Cupid, portrayed here as an adolescent, has stolen the weapons of Mars and the club of Hercules. Proud of having disarmed these two formidable deities, he laughs maliciously as he tests the spring of the bow he has carved out of the club. Bouchardon showed the terra-cotta model at the 1739 Salon; a marble was commissioned by Philibert Oudry, director of the King's Buildings, in 1740, but as Bouchardon was fully occupied by the Grenelle fountain, he did not begin work on it until 1745. The sculptor made several studies from life to give his figure a natural appearance and exhibited a plaster model at the 1746 Salon. He worked on the marble from July 1747 to May 1750, carrying out the sanding and polishing himself, tasks usually carried out by assistants. However, the astronomical fee - 21,000 livres - he received for the sculpture more than compensated for this. The sculpture invites one to move around it, no doubt because it was destined to be placed in the middle of the Hercules Room at Versailles.

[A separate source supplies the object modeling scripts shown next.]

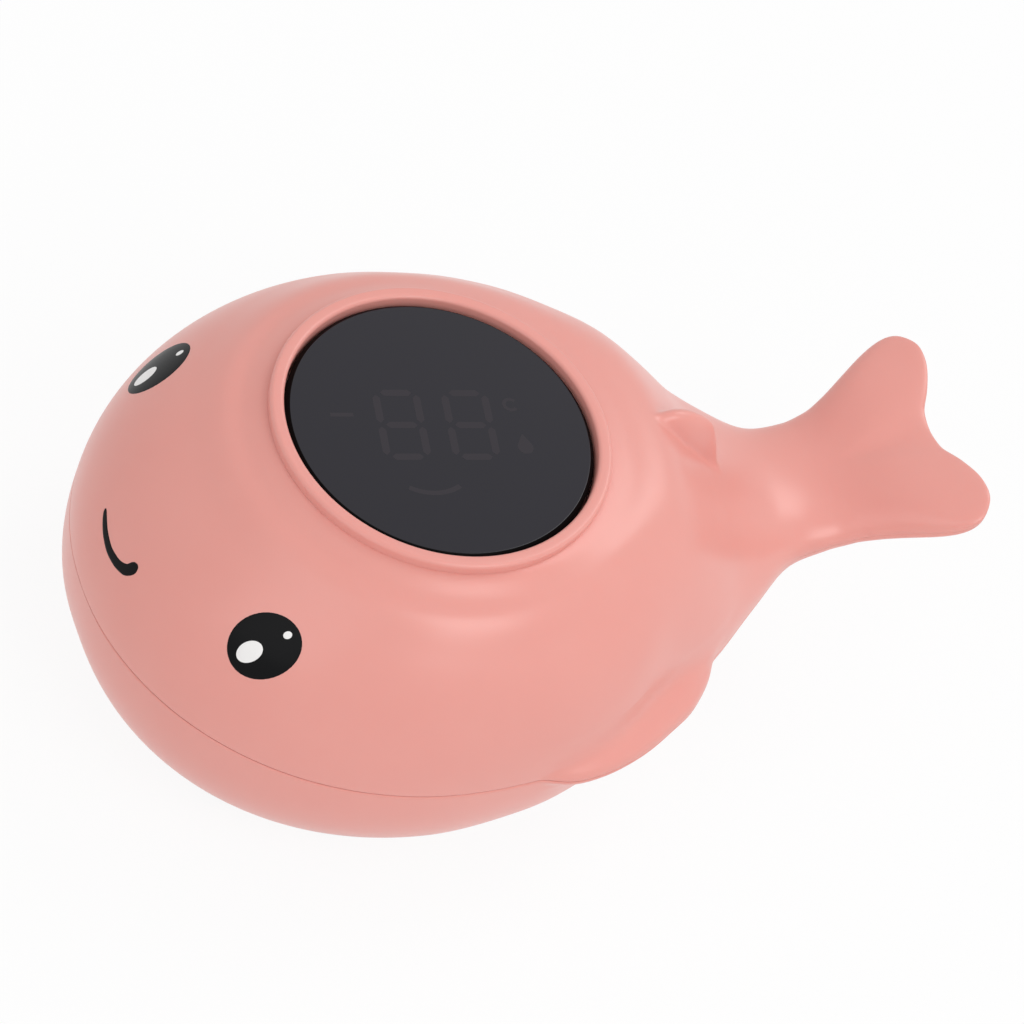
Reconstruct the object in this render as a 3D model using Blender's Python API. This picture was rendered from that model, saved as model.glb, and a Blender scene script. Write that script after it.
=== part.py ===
"""Floating baby bath thermometer in the form of a whale.

The head points to -X, the tail to +X and the display to +Z. The instrument stands on the flat of its
belly, with the origin under the middle of its length. Two moulded shells meet at a seam that runs round
the body. The upper one carries the display, the lower one the cell and the sensors.
"""

import math
from collections import namedtuple

import bmesh
import bpy
import numpy as np
from mathutils import Vector

MM = 0.001

# Fits
SEAT_GAP = 0.30 * MM
SEAM_GAP = 0.30 * MM
EMBED = 1.0 * MM

# Body outline seen from above, measured from the display's axis
HEAD_X = -42.1 * MM
BEAM_X = -0.6 * MM
BEAM_HALF = 38.0 * MM
OUTLINE_POWER = 2.05
TAIL_X = 77.2 * MM

# Heights
SEAM_HEIGHT = 21.0 * MM
DISPLAY_HEIGHT = 47.35 * MM
CROWN_RISE = 30.5 * MM
CROWN_POWER = 1.87
KEEL_DROP = 26.0 * MM
KEEL_X = -2.6 * MM
KEEL_POWER = 2.43
UPPER_SECTION_POWER = 2.26
LOWER_SECTION_POWER = 2.57
WALL = 2.2 * MM

# Body and tail behind the widest section: x and sweep are shares of TAIL_X, half_width of BEAM_HALF,
# crown of CROWN_RISE and keel of KEEL_DROP. Crown and keel are measured from the seam, and sweep is how
# far the edge of a section trails its middle
Section = namedtuple("Section", "x half_width crown keel sweep")
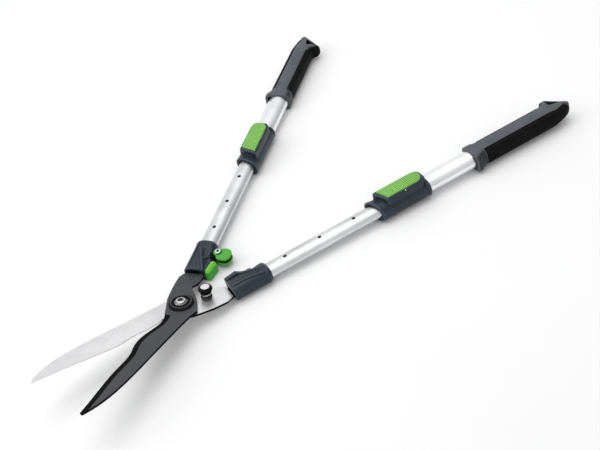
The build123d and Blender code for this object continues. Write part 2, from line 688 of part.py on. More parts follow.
def grip_blank(depth):
    """The whole grip without its bore: a rounded bar whose end hooks inwards."""
    half = GRIP_HALF_WIDTH - depth
    rounded_bar(STRAIGHT_END - 8, 580, HOOK_CENTRE, GRIP_HALF_WIDTH + HOOK_CENTRE + 0.4, depth)
    with BuildSketch(arm.offset(-20)) as outline:
        with BuildLine():
            Line((STRAIGHT_END, half), (STRAIGHT_END, -half))
            ThreePointArc((STRAIGHT_END, -half), (558, TIP_BULGE + depth), GRIP_END)
            Polyline(GRIP_END, HOOK_CORNER, (545, HOOK_CORNER[1] - depth), (STRAIGHT_END, half))
        make_face()
        corners = outline.vertices().sort_by_distance(Vector(*GRIP_END))[0:1]
        corners += outline.vertices().sort_by_distance(Vector(*HOOK_CORNER))[0:2]
        fillet(corners, CORNER_ROUNDING)
    extrude(outline.sketch, amount=40, mode=Mode.INTERSECT)
    rounded_bar(GRIP_START, STRAIGHT_END, 0, GRIP_HALF_WIDTH, depth)


with BuildPart() as core_blank:
    grip_blank(RUBBER_DEPTH)
    prism(BAND_OUTLINE, BAND_FOOT, BAND_TOP)
    with BuildSketch(section(GRIP_START)):
        with Locations((-GRIP_COLLAR_SHIFT, 0)):
            RectangleRounded(*GRIP_COLLAR_SIZE, GRIP_ROUNDING)
    extrude(amount=GRIP_COLLAR)

with BuildPart() as grip_core:
    add(core_blank.part)
    oval(GRIP_START - 1, OUTER_TUBE_END, OUTER_TUBE, Mode.SUBTRACT)
    prism(HANGING_HOLE, -20, 20, Mode.SUBTRACT)
    upright_holes([(GRIP_SCREW_AT, 0)], SMALL_SCREW_RADIUS, -16, -8)
    upright_holes([(GRIP_SCREW_AT, 0)], SMALL_SCREW_HEAD, -16, GRIP_SCREW_SEAT)
write_pair(grip_core, "grip_core")

with BuildPart() as grip_rubber:
    grip_blank(0)
    start, end = RUBBER
    prism([(start, -40), (end, -40), (end, 40), (start, 40)], -20, 20, Mode.INTERSECT)
    add(core_blank.part, mode=Mode.SUBTRACT)
    prism(HANGING_HOLE, -20, 20, Mode.SUBTRACT)
write_pair(grip_rubber, "grip_rubber")

with BuildPart() as grip_screw:
    ring(GRIP_SCREW_HEAD_LOW, GRIP_SCREW_SEAT, SMALL_SCREW_HEAD, 0, arm, (GRIP_SCREW_AT, 0))
    ring(GRIP_SCREW_SEAT, SMALL_SCREW_TOP, SMALL_SCREW_RADIUS, 0, arm, (GRIP_SCREW_AT, 0))
write_pair(grip_screw, "grip_screw")
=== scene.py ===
import json
import math

import bmesh
import bpy
from mathutils import Matrix, Vector


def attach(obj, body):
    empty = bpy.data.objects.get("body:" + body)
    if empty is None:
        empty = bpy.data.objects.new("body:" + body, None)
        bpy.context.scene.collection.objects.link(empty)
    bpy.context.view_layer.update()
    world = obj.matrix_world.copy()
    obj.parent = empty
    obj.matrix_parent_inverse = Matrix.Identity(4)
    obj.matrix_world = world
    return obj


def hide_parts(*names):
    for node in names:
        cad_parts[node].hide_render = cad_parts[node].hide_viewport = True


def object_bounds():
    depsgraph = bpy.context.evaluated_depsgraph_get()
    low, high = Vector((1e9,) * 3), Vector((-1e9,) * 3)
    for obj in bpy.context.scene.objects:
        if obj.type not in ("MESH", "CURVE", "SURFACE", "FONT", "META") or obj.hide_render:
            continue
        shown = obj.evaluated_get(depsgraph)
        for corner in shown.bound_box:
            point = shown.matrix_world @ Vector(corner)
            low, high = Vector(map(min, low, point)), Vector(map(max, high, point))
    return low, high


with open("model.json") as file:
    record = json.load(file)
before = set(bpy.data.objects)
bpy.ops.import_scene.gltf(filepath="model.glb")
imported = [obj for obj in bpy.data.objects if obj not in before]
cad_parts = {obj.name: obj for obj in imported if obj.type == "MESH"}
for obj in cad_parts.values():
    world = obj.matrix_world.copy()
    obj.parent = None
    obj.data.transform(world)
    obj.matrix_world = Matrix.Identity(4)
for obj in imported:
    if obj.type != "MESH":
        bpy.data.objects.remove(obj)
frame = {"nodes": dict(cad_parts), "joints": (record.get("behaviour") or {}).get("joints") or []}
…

Cupid Cutting His Bow from the Club of Hercules by Edme Bouchardon 1747-1750

The blank-eyed face has a uniform, classical beauty. But instead of giving the god an idealized physique, the sculptor chose a lifelike representation of an adolescent. At that age, the body is not yet fully developed, parts of it have grown quicker than others; Bouchardon has kept these anatomic irregularities. The work was too innovative for its time. In 1739, Voltaire considered the idea of Cupid engaged in a manual task ingenious but incongruous, and it annoyed Diderot. The statue, installed at Versailles in 1750, was disliked by both king and court. It was considered vulgar, and Cupid was likened to a porter. The statue was admired by only a handful of art lovers, including Madame de Pompadour, Louis XV's mistress, who ordered a copy (apparently never executed) for the Bosquet de l'Amour at Bellevue. In 1752, the sculpture was relegated to the orangery of the Château de Choisy-le-Roi. Despite this, the work soon became famous. It appeared in drawings and paintings, including a portrait of Bouchardon by François-Hubert Drouais (1758, Louvre), and a version in Sèvres biscuit was produced in 1768.